The Official Newsletter of Bodyfatguide.com
September 23, 2001

How to get a handle on your fat

by Wallace Immen, Medical Reporter, The Globe and Mail

Originally printed in the Globe and Mail September 10, 1977 


Fitness fanatics determined to become "lean and mean"— or "ripped to the bone"—frequently want to know one important thing about their bodies: the fat-to-muscle ratio. And the best way to come up with that figure—from calipers that gauge flab at the midsection to costly computerized tests involving electric impulses—is a very hot topic in health clubs and exercise magazines these days.

The fad springs from research that says increasing the percentage of lean tissue in your body is extremely important to your health. Studies of heart disease and diabetes show a statistically greater risk of developing problems if fat accounts for more than about 15 per cent of a man's body weight and 22 per cent of a woman's.

Some methods employed in determining the lean-fat balance can be extremely complex.

Scientific research on athletes relies on hydrostatic weighing, a technique that goes back to the ancient Greeks. A subject is seated in a chair attached to a scale and then suspended over a tank of water. The person is told to exhale and is dunked. The difference between the body's weight in air and water is used to calculate its density and then the amount of fat.

However, all this is so complicated (and uncomfortable) that several expensive new approaches are being touted…


One is known as electrical impedance measurement.
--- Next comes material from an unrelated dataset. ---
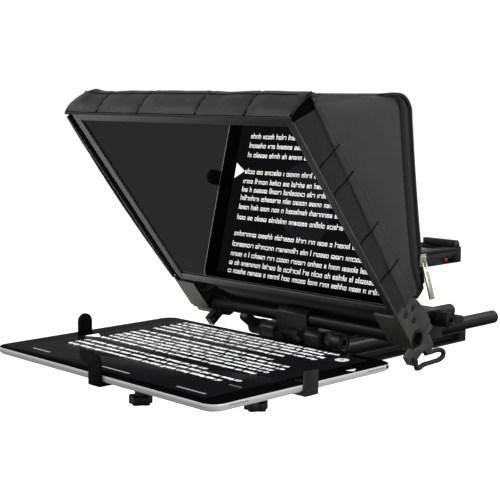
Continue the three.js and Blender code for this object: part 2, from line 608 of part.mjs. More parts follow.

Electrodes are attached to a person's arms and feet and then a small electrical current is sent through the body…

A second test uses a beam of infrared light from a fibre-optic cable placed on the skin…

Another approach, known as DEXA, measures bone density by means of a very-low-powered X-ray device…

The final option is inexpensive but, according to personal trainer Ron Brown, still acts as a good far monitor: a tape measure around the waist.

Mr. Brown, of Kitchener, Ont., is the author of The Body Fat Guide, which includes tables that translate girth and weight into fat ratio to within a fraction of a pound (fitness experts haven't yet gone metric).

Let's look at Marilyn Monroe as an example. If press agents are to be believed, she had a 23.5-inch waist and weighed 118 pounds, which the charts show translates to 9.4 per cent body fat. If she gained three inches on her belt size [as well as losing 12 pounds of muscle; Ron Brown], her body fat would have been 20 per cent.

Mr. Brown calculates that every quarter-inch you add or lose around the middle represents about one pound of fat. For instance, the charts show that a man who weighs 200 pounds and is 40 inches around the waist (at navel height) has 25.59 per cent fat, which represents 51 pounds of flab. If he cuts sown to a 38-inch waist, he'll have only 21.44 per cent body fat, a total of 42 pounds.

To Mr. Brown, crash diets are the wrong way to improve the ratio. Muscle…contains 75 per cent water, compared to 25 per cent for fat. In a crash diet, muscle breaks down…and the source of most of the weight loss is the reduction of water in the body.


To get at the fat, continue to eat normally but at each meal count up the number of calories you eat and figure out your total daily calorie intake.

After that, cut down the number of calories you take at each meal. Reducing your intake by 500 calories a day equals 3,500 calories a week, the amount of calories in one pound of fat. And each pound of fat lost will trim your waist by a quarter of an inch.

You can also burn off fat with low-intensity activities such as walking for long periods of time. And you can build muscle with high-intensity activity that challenges muscles to go beyond their ordinary level.

But you can carry all this advice to extremes, and Mr. Brown—who once became anorexic in pursuit of low body fat—points out that just because a little weight loss is good, a lot may not be better. [When following prolonged unbalanced diets...], the female menstrual cycle is affected, muscle building is reduced and growth and development can stop in children.

And you can't reduce fat indefinitely. While computers can calculate that theoretically a 200-pound man could be at 2.77 per cent fat if he got his waist size down to 29 inches, reality dictates that no one can safely go below about 3 per cent. At least that much is needed to keep the body's organs functioning.